GIVEN DATA
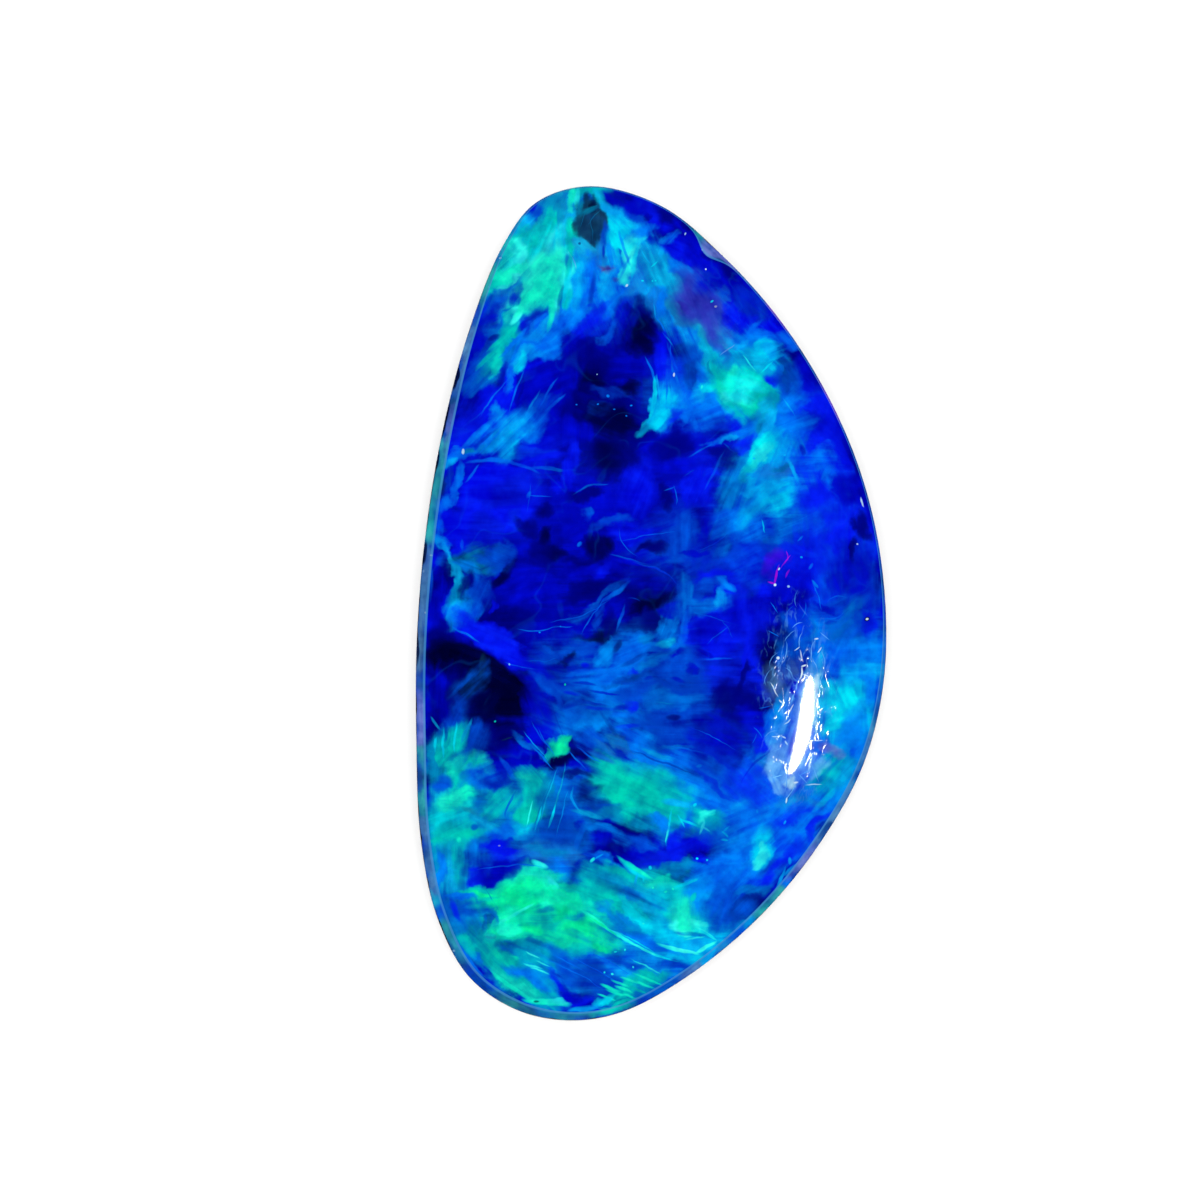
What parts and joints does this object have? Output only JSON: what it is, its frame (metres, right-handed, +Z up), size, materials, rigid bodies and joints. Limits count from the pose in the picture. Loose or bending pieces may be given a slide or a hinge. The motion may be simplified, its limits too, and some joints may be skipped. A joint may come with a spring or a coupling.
{
  "type": "opal cabochon",
  "caption": "Loose freeform blue-green opal cabochon with a half-moon outline, a low polished dome, a narrow bevelled rim and a flat back, lying on its back.",
  "frame": {"origin": "centre of the outline's box, on the flat back that the stone rests on", "axes": "+Z up out of the dome, +Y along the stone towards its narrow end, +X towards its bulging side"},
  "size_m": [0.0112, 0.02, 0.0036],
  "materials": {
    "opal": "high polish, blue and green play of colour over a black body"
  },
  "bodies": {
    "root": {"opal_cabochon": "opal"}
  },
  "joints": []
}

WORK TO DO
Write the listing out again, exactly as it reads.

THE SOLUTION
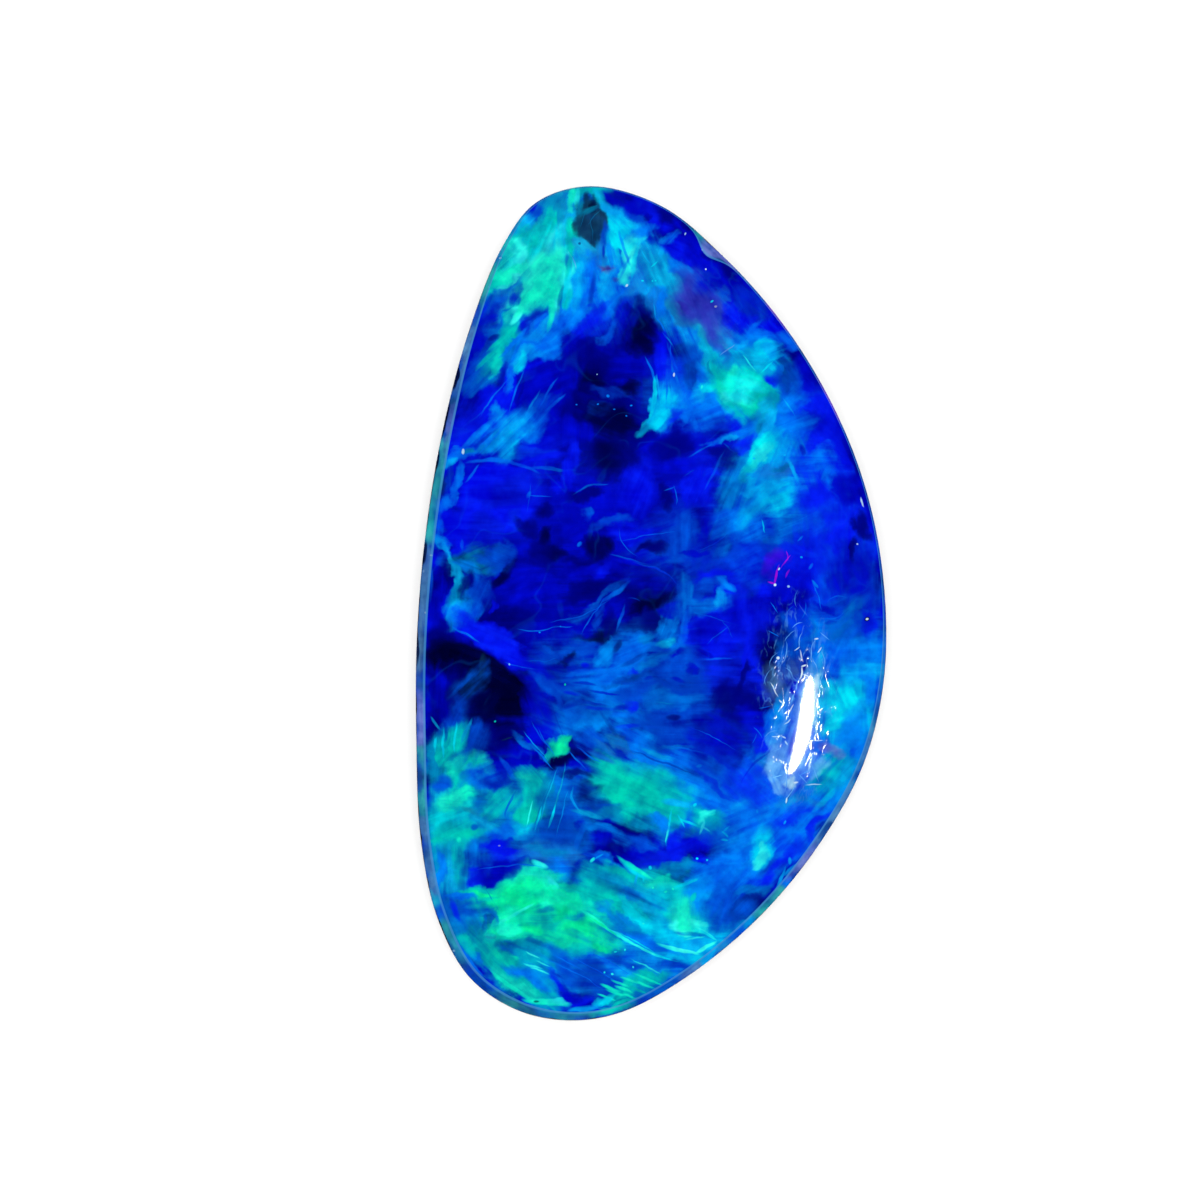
What parts and joints does this object have? Output only JSON: what it is, its frame (metres, right-handed, +Z up), size, materials, rigid bodies and joints. Limits count from the pose in the picture. Loose or bending pieces may be given a slide or a hinge. The motion may be simplified, its limits too, and some joints may be skipped. A joint may come with a spring or a coupling.
{
  "type": "opal cabochon",
  "caption": "Loose freeform blue-green opal cabochon with a half-moon outline, a low polished dome, a narrow bevelled rim and a flat back, lying on its back.",
  "frame": {"origin": "centre of the outline's box, on the flat back that the stone rests on", "axes": "+Z up out of the dome, +Y along the stone towards its narrow end, +X towards its bulging side"},
  "size_m": [0.0112, 0.02, 0.0036],
  "materials": {
    "opal": "high polish, blue and green play of colour over a black body"
  },
  "bodies": {
    "root": {"opal_cabochon": "opal"}
  },
  "joints": []
}